Topics covered in the LSIC include housing, education, foreign credential recognition, employment, health, values and attitudes, the development and use of social networks, income, and perceptions of settlement in Canada. This survey, with an initial sample of 12,000 immigrants, continues to be exploited by analysts inside and outside of Statistics Canada, particularly those concerned with social integration issues.

10.3.4 The development of the Ethnic Diversity Survey

In 2002 Canadian Heritage and Statistics Canada initiated the Ethnic Diversity Survey (EDS), which focused on issues relating to the rapidly changing cultural diversity in Canada. While not strictly an immigrant survey, the EDS has provided many opportunities for immigration research. It used the 2001 Census as the survey frame. It was designed to better understand how people's backgrounds affect their participation in the social, economic and cultural life of Canada.

Topics covered include ethnic ancestry, ethnic identity, place of birth, visible-minority status, religion, religious participation, knowledge of languages, family background, family interaction, social networks, civic participation, interaction with society, attitudes, satisfaction with life, trust and socioeconomic activities. The sample of approximately 57,000 individuals was stratified so as to provide large samples for the ethnic groups whose mother tongue tends to be a language other than English.

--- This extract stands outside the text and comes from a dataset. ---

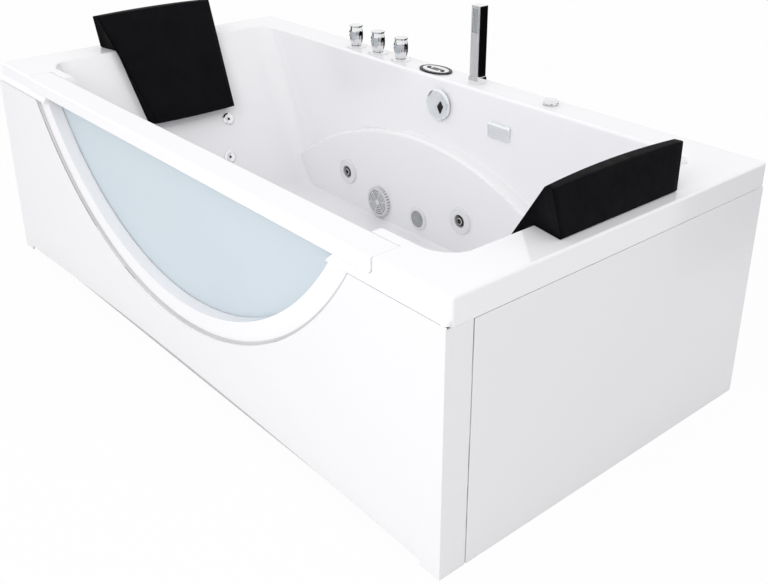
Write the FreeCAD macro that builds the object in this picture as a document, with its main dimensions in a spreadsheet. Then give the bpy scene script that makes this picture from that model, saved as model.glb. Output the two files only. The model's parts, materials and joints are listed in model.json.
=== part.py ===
import FreeCAD, Part

import math
import os

import Sketcher

# A rectangular jetted bathtub with a glass window in its front.
# Millimetres.  +X runs along the tub from the left end to the right end, +Y from the
# window front to the wall side, +Z up.  The origin is on the floor, below the middle.

Vec = FreeCAD.Vector

SIZES = [
    # the tub as a whole
    ("tub_length", 1800), ("tub_width", 910), ("rim_height", 555),
    ("shell_wall", 5), ("lip_depth", 53), ("lip_setback", 10), ("lip_corner", 9),
    ("lip_roll", 5), ("ledge_lift", 6), ("ledge_rise", 8),
    # the basin
    ("end_deck", 102), ("back_deck", 87), ("front_deck", 93), ("basin_depth", 450),
    ("end_slope", 0.6), ("side_slope", 0.06), ("basin_corner", 60), ("floor_roll", 40),
    ("rim_roll", 8), ("arch_radius", 880), ("arch_centre", -20), ("arch_height", 283),
    ("arch_inset", 48), ("arch_roll", 9),
    # the window in the front
    ("window_radius", 712), ("window_sill", 186), ("surround_radius", 770),
    ("surround_sill", 140), ("reveal_depth", 30), ("glass_thickness", 10),
    ("seal_thickness", 2), ("glass_lap", 8), ("glass_gap", 0.5), ("glass_drop", 7),
    ("rail_inset", 189), ("rail_width", 64), ("rail_drop", 31), ("rail_wall", 4.7),
    ("rail_proud", 5), ("rail_gap", 0.8), ("rail_corner", 9), ("rail_edge", 4), ("seat_length", 100),
    # the panels
    ("panel_wall", 4), ("panel_gap", 2), ("panel_edge", 1.5), ("return_length", 62), ("return_gap", 3),
    ("hairline", 0.3), ("apron_gap", 1.5), ("foot_length", 50), ("foot_height", 12),
    ("apron_arch", 18), ("plinth_setback", 15), ("plinth_bottom", 2),
    ("plinth_height", 58), ("screw_radius", 4), ("screw_height", 18),
    # the steel frame
    ("tube_size", 30), ("tube_wall", 2), ("rail_pitch", 480),
    ("outer_inset", 60), ("inner_inset", 450), ("front_post", 45), ("back_post", 35),
    ("board_thickness", 12), ("board_inset", 430), ("board_width", 510),
    ("foot_pad_radius", 22), ("foot_pad_height", 10), ("stem_radius", 6),
    ("nut_radius", 10), ("nut_height", 8), ("stem_overlap", 15), ("clip_size", 30),
    # the headrests
    ("rest_top_width", 368), ("rest_deck_width", 336), ("rest_foot_width", 260),
    ("rest_height", 95), ("rest_top_depth", 19), ("rest_lean", 11.5),
    ("rest_edge_gap", 26.5), ("rest_reach", 190),
    ("rest_thickness", 40), ("rest_blunt", 4), ("rest_crown", 8), ("rest_gap", 0.3),
    ("sucker_radius", 15), ("sucker_height", 7), ("sucker_pitch", 150),
    # what stands on the back deck
    ("deck_line", 43), ("tap_centre", -296), ("tap_pitch", 99), ("tap_flange", 29),
    ("tap_flange_height", 6), ("handle_radius", 20), ("handle_height", 57),
    ("spindle_radius", 5), ("running_gap", 0.05), ("turn_gap", 0.5),
    ("valve_radius", 15), ("valve_depth", 80), ("inlet_radius", 10.5),
    ("inlet_length", 30), ("bezel_length", 106), ("bezel_width", 70),
    ("bezel_height", 4), ("bezel_ring", 9), ("panel_centre", -54),
    ("button_radius", 6), ("button_rise", 2), ("button_travel", 1),
    ("button_pitch", 52), ("display_length", 30), ("display_width", 18),
    ("housing_depth", 30), ("shower_place", 103), ("stick_size", 29.5),
    ("stick_height", 211), ("sleeve_wall", 1.5), ("sleeve_rise", 18),
    ("sleeve_depth", 40), ("spray_length", 66), ("spray_width", 22),
    ("spray_inset", 5),
    ("spray_rise", 1), ("hose_radius", 7), ("hose_drop", 305),
    ("fitting_wall", 2.5), ("air_place", 352), ("air_radius", 19),
    ("air_height", 12), ("air_valve_radius", 16), ("air_valve_depth", 60),
    # what sits in the back wall
    ("overflow_place", 19), ("overflow_drop", 66), ("overflow_radius", 41.5),
    ("overflow_reach", 12), ("overflow_pipe_radius", 18), ("overflow_line", 31),
    ("spout_place", 235), ("spout_drop", 88), ("spout_width", 72),
    ("spout_height", 38), ("spout_reach", 7), ("jet_centre", -87.5),
    ("jet_pitch", 475), ("jet_height", 102), ("jet_radius", 37), ("jet_rise", 7), ("jet_hole", 18),
    ("jet_body_radius", 26), ("jet_body_depth", 35), ("ball_radius", 18), ("ball_depth", 10),
    ("nozzle_radius", 13), ("nozzle_bore", 8), ("ball_gap", 0.4),
    ("suction_place", -180), ("suction_height", 52), ("suction_radius", 45),
    ("suction_face", 40), ("suction_reach", 12), ("light_place", -16),
    ("bezel_radius", 33), ("lens_radius", 24), ("back_jet_radius", 19),
    ("back_jet_upper", 222), ("back_jet_lower", 125), ("upper_pitch", 232),
    ("lower_pitch", 156), ("back_jet_centre", 8), ("back_jet_body", 11),
    # the drain, the pump and the pipes
    ("drain_place", 180), ("drain_radius", 35), ("drain_bore", 25),
    ("plug_radius", 29), ("plug_height", 6), ("plug_stem", 4), ("trap_radius", 30),
    ("waste_radius", 20), ("waste_length", 100), ("waste_height", 38),
    ("waste_side", 90), ("waste_start", 185),
    ("pump_inset", 135), ("pump_height", 154), ("motor_radius", 60),
    ("motor_length", 238), ("volute_front", 88), ("volute_radius", 70),
    ("volute_length", 62), ("volute_wall", 8), ("impeller_radius", 50),
    ("shaft_radius", 7), ("port_rise", 53), ("base_board", 18), ("base_foot", 15),
    ("suction_pipe_radius", 24), ("suction_line", 79), ("main_radius", 16),
    ("main_line", 77), ("upper_run_height", 304),
    ("upper_run_radius", 10), ("air_pipe_radius", 6), ("air_line", 83),
    ("air_run_height", 300), ("bend_radius", 40), ("feed_radius", 8),
    ("feed_line", 67), ("feed_height", 440), ("box_length", 140), ("box_width", 90),
    ("box_height", 80), ("box_inset", 160),
]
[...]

10.3.5 Recent changes to existing surveys

Other steps have been taken to improve the data availability for immigration research. Most notably, last year an immigrant identifier was added to the monthly Labour Force Survey. This move will allow data on immigrant outcomes to be more current.

Faced with the demand for improved and expanded longitudinal and cross-sectional data on immigrant outcomes, Statistics Canada along with its partners in the three most relevant policy agencies—Citizenship and Immigration Canada, Heritage Canada and Human Resources and Skills Development Canada—responded in a significant manner.